## GIVEN EXERCISE
Every entry needs to be printed exactly, please.
——————
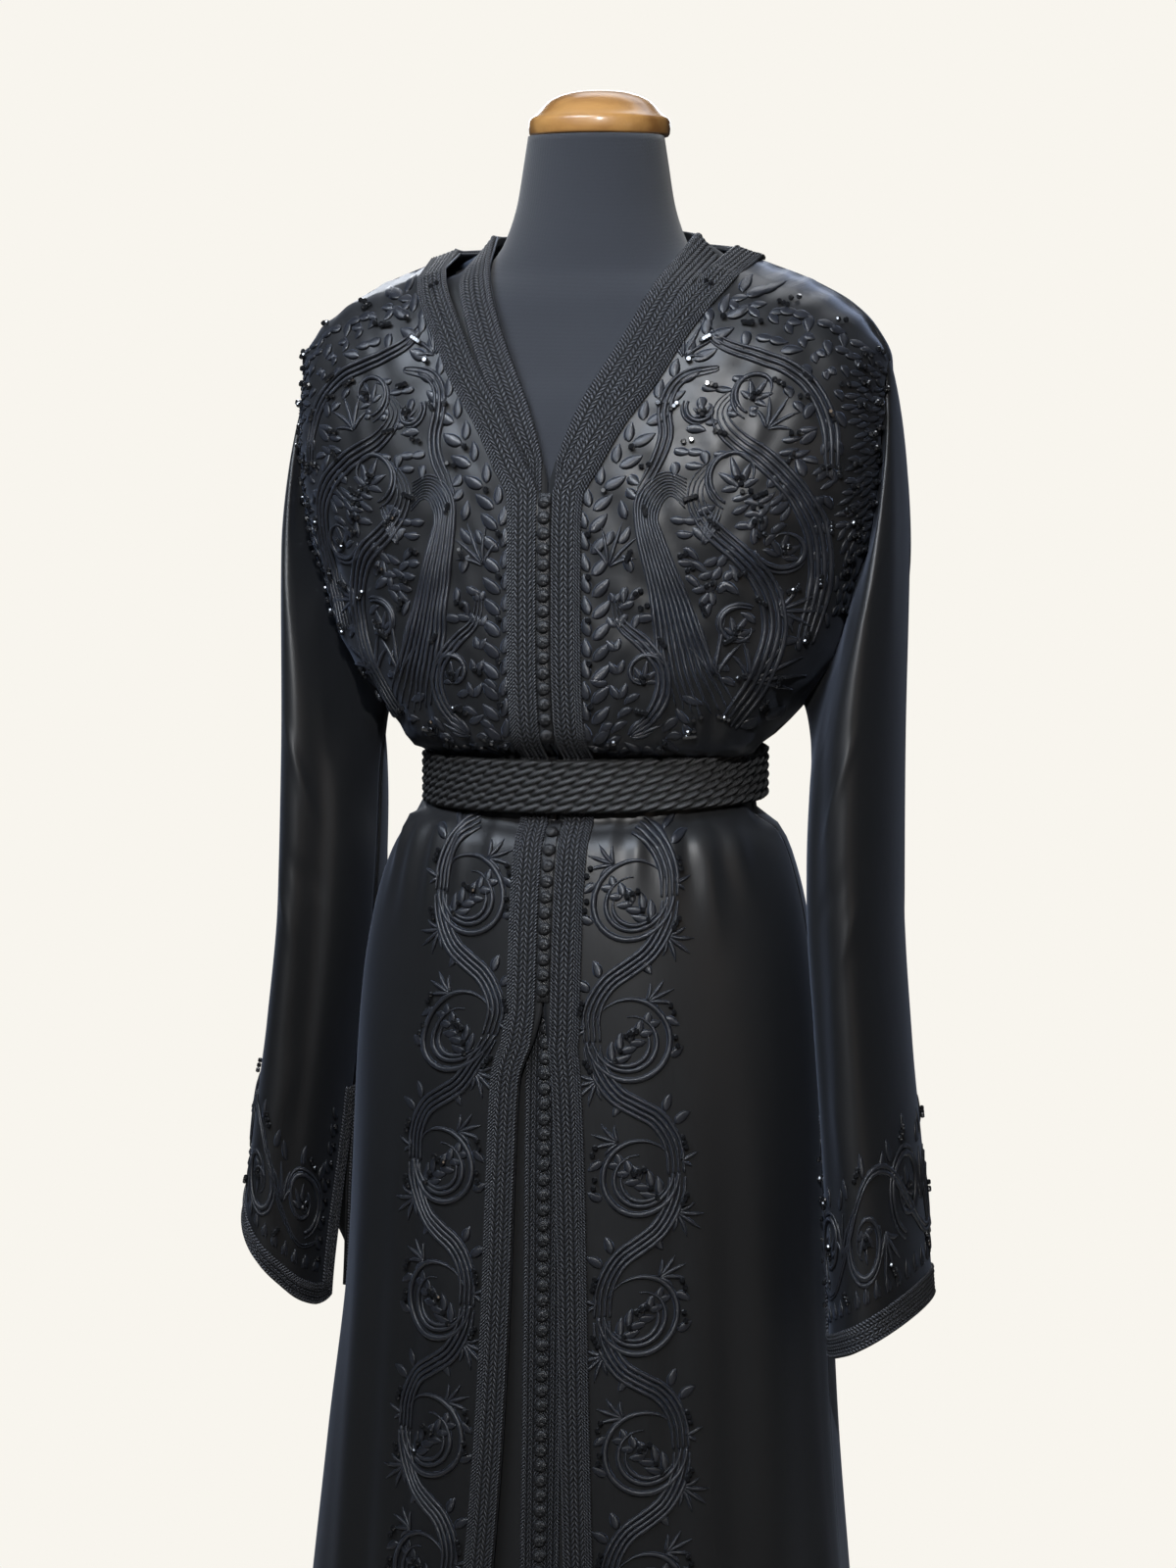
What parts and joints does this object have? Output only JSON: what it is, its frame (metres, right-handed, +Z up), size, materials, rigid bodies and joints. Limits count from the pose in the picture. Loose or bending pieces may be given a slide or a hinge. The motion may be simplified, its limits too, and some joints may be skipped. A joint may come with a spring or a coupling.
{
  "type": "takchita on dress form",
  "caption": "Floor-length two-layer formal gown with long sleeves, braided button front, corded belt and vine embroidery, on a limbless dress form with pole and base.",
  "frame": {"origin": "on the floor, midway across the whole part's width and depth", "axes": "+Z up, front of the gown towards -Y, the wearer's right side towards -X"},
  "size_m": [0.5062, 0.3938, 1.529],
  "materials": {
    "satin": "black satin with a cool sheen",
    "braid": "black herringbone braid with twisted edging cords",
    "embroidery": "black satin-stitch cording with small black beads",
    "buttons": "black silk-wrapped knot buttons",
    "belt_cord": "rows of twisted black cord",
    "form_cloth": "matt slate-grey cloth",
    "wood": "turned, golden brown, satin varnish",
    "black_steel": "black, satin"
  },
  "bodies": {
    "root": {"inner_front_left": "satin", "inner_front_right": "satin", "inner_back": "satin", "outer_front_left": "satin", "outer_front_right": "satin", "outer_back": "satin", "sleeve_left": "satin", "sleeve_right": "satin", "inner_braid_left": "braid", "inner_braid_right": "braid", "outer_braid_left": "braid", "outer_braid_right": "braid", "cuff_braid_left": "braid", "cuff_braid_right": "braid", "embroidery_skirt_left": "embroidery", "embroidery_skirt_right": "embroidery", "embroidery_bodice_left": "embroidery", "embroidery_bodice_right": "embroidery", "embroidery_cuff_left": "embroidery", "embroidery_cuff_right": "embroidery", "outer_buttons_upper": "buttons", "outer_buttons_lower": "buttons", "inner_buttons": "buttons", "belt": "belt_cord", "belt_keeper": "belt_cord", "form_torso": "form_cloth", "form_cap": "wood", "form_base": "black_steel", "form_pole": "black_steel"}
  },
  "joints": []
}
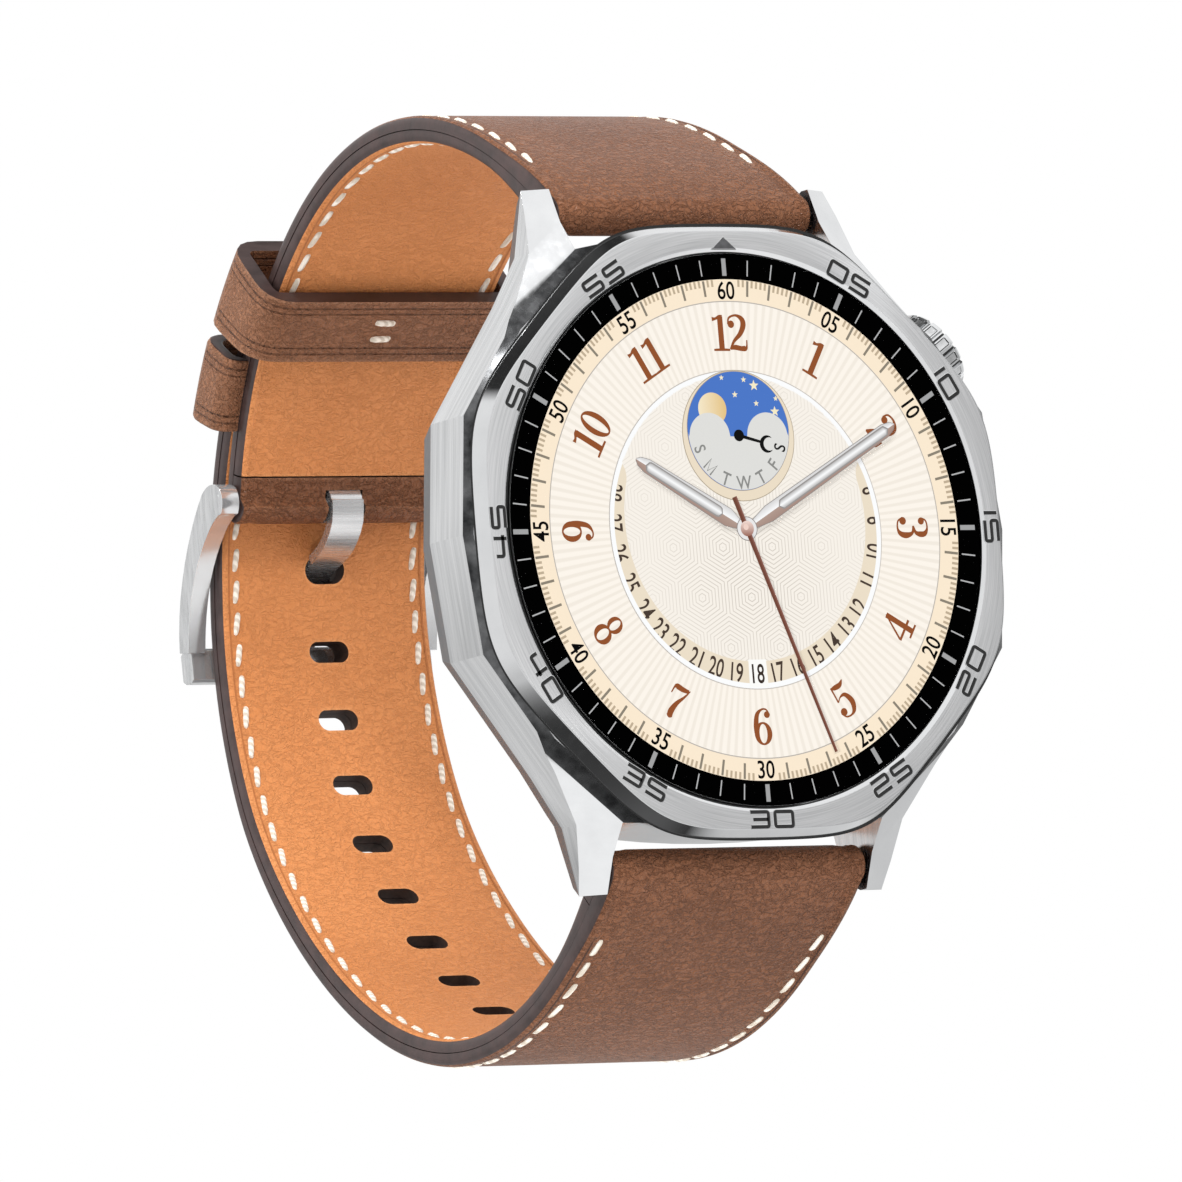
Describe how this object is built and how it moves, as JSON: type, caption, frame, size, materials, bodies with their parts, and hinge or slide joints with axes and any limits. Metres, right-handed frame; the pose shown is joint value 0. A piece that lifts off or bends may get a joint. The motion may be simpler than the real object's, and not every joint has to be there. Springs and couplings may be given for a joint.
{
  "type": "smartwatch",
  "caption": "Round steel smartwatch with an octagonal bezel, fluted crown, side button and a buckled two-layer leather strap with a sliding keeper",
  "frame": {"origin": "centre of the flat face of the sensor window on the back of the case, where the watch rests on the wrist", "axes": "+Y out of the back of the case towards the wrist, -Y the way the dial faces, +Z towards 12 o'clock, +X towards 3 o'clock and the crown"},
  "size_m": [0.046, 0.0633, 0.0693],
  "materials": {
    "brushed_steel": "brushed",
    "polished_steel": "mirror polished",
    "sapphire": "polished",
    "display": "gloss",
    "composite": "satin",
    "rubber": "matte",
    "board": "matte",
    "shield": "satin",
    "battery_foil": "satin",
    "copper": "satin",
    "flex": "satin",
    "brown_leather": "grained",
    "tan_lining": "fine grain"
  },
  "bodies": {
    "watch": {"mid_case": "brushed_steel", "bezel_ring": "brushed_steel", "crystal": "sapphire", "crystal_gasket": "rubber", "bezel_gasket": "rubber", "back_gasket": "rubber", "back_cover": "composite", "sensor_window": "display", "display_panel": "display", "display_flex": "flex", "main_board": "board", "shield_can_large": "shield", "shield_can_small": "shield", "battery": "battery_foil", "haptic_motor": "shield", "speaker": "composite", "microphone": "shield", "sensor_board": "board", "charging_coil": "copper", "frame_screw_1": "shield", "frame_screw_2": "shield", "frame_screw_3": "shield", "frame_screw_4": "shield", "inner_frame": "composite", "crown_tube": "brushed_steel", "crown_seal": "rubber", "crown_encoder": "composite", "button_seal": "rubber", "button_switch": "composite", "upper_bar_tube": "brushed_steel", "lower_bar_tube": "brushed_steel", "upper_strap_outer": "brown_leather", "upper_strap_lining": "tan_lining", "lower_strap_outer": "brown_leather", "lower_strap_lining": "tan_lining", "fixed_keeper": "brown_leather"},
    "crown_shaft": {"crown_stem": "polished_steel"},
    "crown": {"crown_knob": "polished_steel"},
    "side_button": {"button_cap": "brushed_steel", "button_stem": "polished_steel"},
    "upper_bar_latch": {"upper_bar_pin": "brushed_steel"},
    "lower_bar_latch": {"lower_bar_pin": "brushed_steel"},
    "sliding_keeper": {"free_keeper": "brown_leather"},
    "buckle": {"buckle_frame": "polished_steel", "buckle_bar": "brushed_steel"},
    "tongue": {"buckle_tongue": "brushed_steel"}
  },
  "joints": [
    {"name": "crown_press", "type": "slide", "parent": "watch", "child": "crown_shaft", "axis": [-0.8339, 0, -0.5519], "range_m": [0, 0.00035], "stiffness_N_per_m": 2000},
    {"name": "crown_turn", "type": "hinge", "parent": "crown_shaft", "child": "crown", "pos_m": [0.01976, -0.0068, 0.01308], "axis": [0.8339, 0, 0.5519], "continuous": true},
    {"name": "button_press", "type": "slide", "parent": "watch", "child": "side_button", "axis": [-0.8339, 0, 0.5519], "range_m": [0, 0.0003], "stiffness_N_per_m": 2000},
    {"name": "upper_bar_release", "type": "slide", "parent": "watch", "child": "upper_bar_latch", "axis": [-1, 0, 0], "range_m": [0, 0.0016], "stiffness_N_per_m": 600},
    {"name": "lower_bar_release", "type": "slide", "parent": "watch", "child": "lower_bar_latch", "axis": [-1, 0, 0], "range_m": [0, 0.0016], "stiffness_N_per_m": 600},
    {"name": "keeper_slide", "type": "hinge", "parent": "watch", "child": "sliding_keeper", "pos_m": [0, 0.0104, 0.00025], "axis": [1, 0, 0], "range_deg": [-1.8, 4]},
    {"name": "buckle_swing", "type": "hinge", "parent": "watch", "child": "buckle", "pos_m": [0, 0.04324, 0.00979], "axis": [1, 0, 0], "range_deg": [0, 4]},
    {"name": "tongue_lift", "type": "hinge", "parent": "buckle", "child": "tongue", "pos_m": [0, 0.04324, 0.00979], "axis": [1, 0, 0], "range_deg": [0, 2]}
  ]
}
——————
## EXERCISE ANSWER
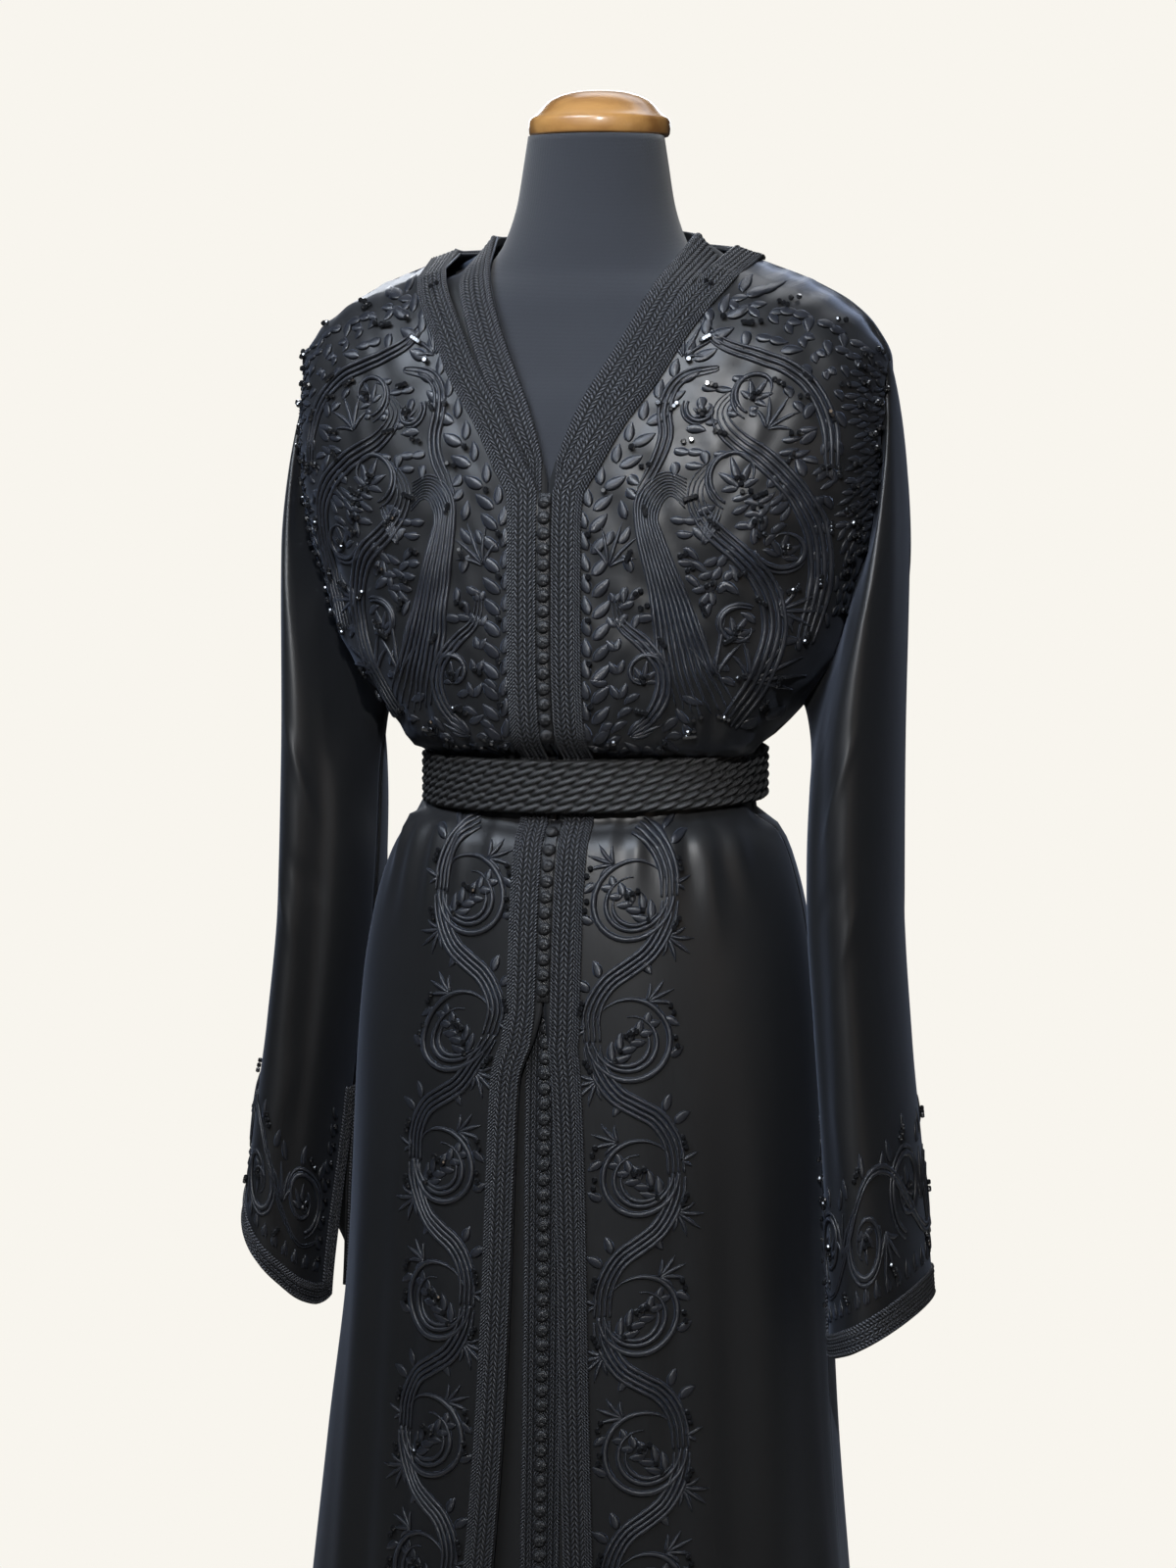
What parts and joints does this object have? Output only JSON: what it is, its frame (metres, right-handed, +Z up), size, materials, rigid bodies and joints. Limits count from the pose in the picture. Loose or bending pieces may be given a slide or a hinge. The motion may be simplified, its limits too, and some joints may be skipped. A joint may come with a spring or a coupling.
{
  "type": "takchita on dress form",
  "caption": "Floor-length two-layer formal gown with long sleeves, braided button front, corded belt and vine embroidery, on a limbless dress form with pole and base.",
  "frame": {"origin": "on the floor, midway across the whole part's width and depth", "axes": "+Z up, front of the gown towards -Y, the wearer's right side towards -X"},
  "size_m": [0.5062, 0.3938, 1.529],
  "materials": {
    "satin": "black satin with a cool sheen",
    "braid": "black herringbone braid with twisted edging cords",
    "embroidery": "black satin-stitch cording with small black beads",
    "buttons": "black silk-wrapped knot buttons",
    "belt_cord": "rows of twisted black cord",
    "form_cloth": "matt slate-grey cloth",
    "wood": "turned, golden brown, satin varnish",
    "black_steel": "black, satin"
  },
  "bodies": {
    "root": {"inner_front_left": "satin", "inner_front_right": "satin", "inner_back": "satin", "outer_front_left": "satin", "outer_front_right": "satin", "outer_back": "satin", "sleeve_left": "satin", "sleeve_right": "satin", "inner_braid_left": "braid", "inner_braid_right": "braid", "outer_braid_left": "braid", "outer_braid_right": "braid", "cuff_braid_left": "braid", "cuff_braid_right": "braid", "embroidery_skirt_left": "embroidery", "embroidery_skirt_right": "embroidery", "embroidery_bodice_left": "embroidery", "embroidery_bodice_right": "embroidery", "embroidery_cuff_left": "embroidery", "embroidery_cuff_right": "embroidery", "outer_buttons_upper": "buttons", "outer_buttons_lower": "buttons", "inner_buttons": "buttons", "belt": "belt_cord", "belt_keeper": "belt_cord", "form_torso": "form_cloth", "form_cap": "wood", "form_base": "black_steel", "form_pole": "black_steel"}
  },
  "joints": []
}
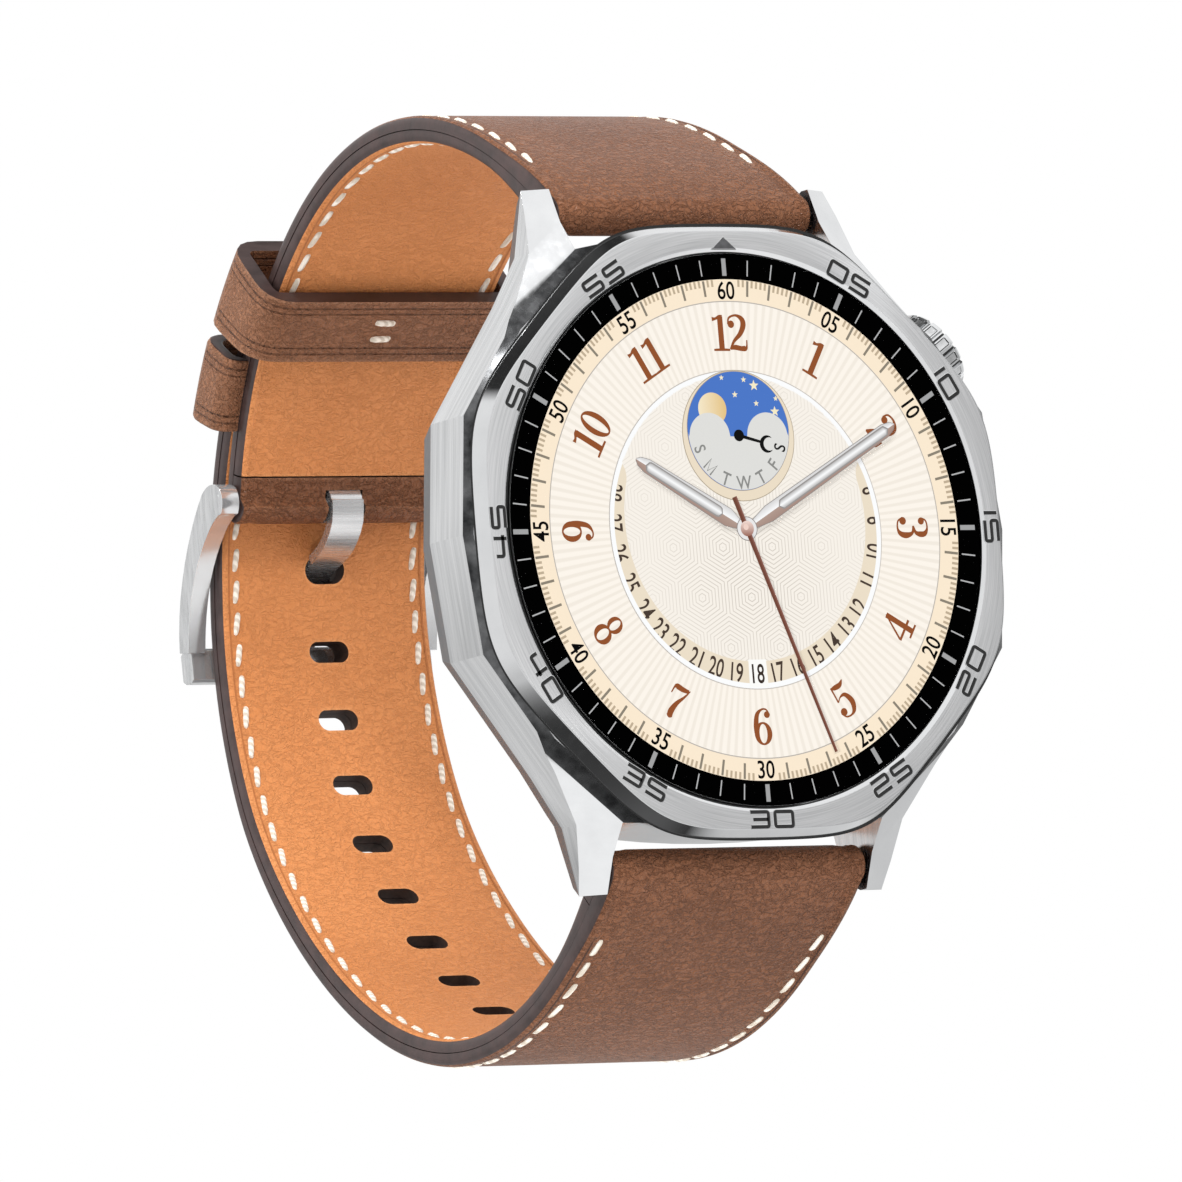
Describe how this object is built and how it moves, as JSON: type, caption, frame, size, materials, bodies with their parts, and hinge or slide joints with axes and any limits. Metres, right-handed frame; the pose shown is joint value 0. A piece that lifts off or bends may get a joint. The motion may be simpler than the real object's, and not every joint has to be there. Springs and couplings may be given for a joint.
{
  "type": "smartwatch",
  "caption": "Round steel smartwatch with an octagonal bezel, fluted crown, side button and a buckled two-layer leather strap with a sliding keeper",
  "frame": {"origin": "centre of the flat face of the sensor window on the back of the case, where the watch rests on the wrist", "axes": "+Y out of the back of the case towards the wrist, -Y the way the dial faces, +Z towards 12 o'clock, +X towards 3 o'clock and the crown"},
  "size_m": [0.046, 0.0633, 0.0693],
  "materials": {
    "brushed_steel": "brushed",
    "polished_steel": "mirror polished",
    "sapphire": "polished",
    "display": "gloss",
    "composite": "satin",
    "rubber": "matte",
    "board": "matte",
    "shield": "satin",
    "battery_foil": "satin",
    "copper": "satin",
    "flex": "satin",
    "brown_leather": "grained",
    "tan_lining": "fine grain"
  },
  "bodies": {
    "watch": {"mid_case": "brushed_steel", "bezel_ring": "brushed_steel", "crystal": "sapphire", "crystal_gasket": "rubber", "bezel_gasket": "rubber", "back_gasket": "rubber", "back_cover": "composite", "sensor_window": "display", "display_panel": "display", "display_flex": "flex", "main_board": "board", "shield_can_large": "shield", "shield_can_small": "shield", "battery": "battery_foil", "haptic_motor": "shield", "speaker": "composite", "microphone": "shield", "sensor_board": "board", "charging_coil": "copper", "frame_screw_1": "shield", "frame_screw_2": "shield", "frame_screw_3": "shield", "frame_screw_4": "shield", "inner_frame": "composite", "crown_tube": "brushed_steel", "crown_seal": "rubber", "crown_encoder": "composite", "button_seal": "rubber", "button_switch": "composite", "upper_bar_tube": "brushed_steel", "lower_bar_tube": "brushed_steel", "upper_strap_outer": "brown_leather", "upper_strap_lining": "tan_lining", "lower_strap_outer": "brown_leather", "lower_strap_lining": "tan_lining", "fixed_keeper": "brown_leather"},
    "crown_shaft": {"crown_stem": "polished_steel"},
    "crown": {"crown_knob": "polished_steel"},
    "side_button": {"button_cap": "brushed_steel", "button_stem": "polished_steel"},
    "upper_bar_latch": {"upper_bar_pin": "brushed_steel"},
    "lower_bar_latch": {"lower_bar_pin": "brushed_steel"},
    "sliding_keeper": {"free_keeper": "brown_leather"},
    "buckle": {"buckle_frame": "polished_steel", "buckle_bar": "brushed_steel"},
    "tongue": {"buckle_tongue": "brushed_steel"}
  },
  "joints": [
    {"name": "crown_press", "type": "slide", "parent": "watch", "child": "crown_shaft", "axis": [-0.8339, 0, -0.5519], "range_m": [0, 0.00035], "stiffness_N_per_m": 2000},
    {"name": "crown_turn", "type": "hinge", "parent": "crown_shaft", "child": "crown", "pos_m": [0.01976, -0.0068, 0.01308], "axis": [0.8339, 0, 0.5519], "continuous": true},
    {"name": "button_press", "type": "slide", "parent": "watch", "child": "side_button", "axis": [-0.8339, 0, 0.5519], "range_m": [0, 0.0003], "stiffness_N_per_m": 2000},
    {"name": "upper_bar_release", "type": "slide", "parent": "watch", "child": "upper_bar_latch", "axis": [-1, 0, 0], "range_m": [0, 0.0016], "stiffness_N_per_m": 600},
    {"name": "lower_bar_release", "type": "slide", "parent": "watch", "child": "lower_bar_latch", "axis": [-1, 0, 0], "range_m": [0, 0.0016], "stiffness_N_per_m": 600},
    {"name": "keeper_slide", "type": "hinge", "parent": "watch", "child": "sliding_keeper", "pos_m": [0, 0.0104, 0.00025], "axis": [1, 0, 0], "range_deg": [-1.8, 4]},
    {"name": "buckle_swing", "type": "hinge", "parent": "watch", "child": "buckle", "pos_m": [0, 0.04324, 0.00979], "axis": [1, 0, 0], "range_deg": [0, 4]},
    {"name": "tongue_lift", "type": "hinge", "parent": "buckle", "child": "tongue", "pos_m": [0, 0.04324, 0.00979], "axis": [1, 0, 0], "range_deg": [0, 2]}
  ]
}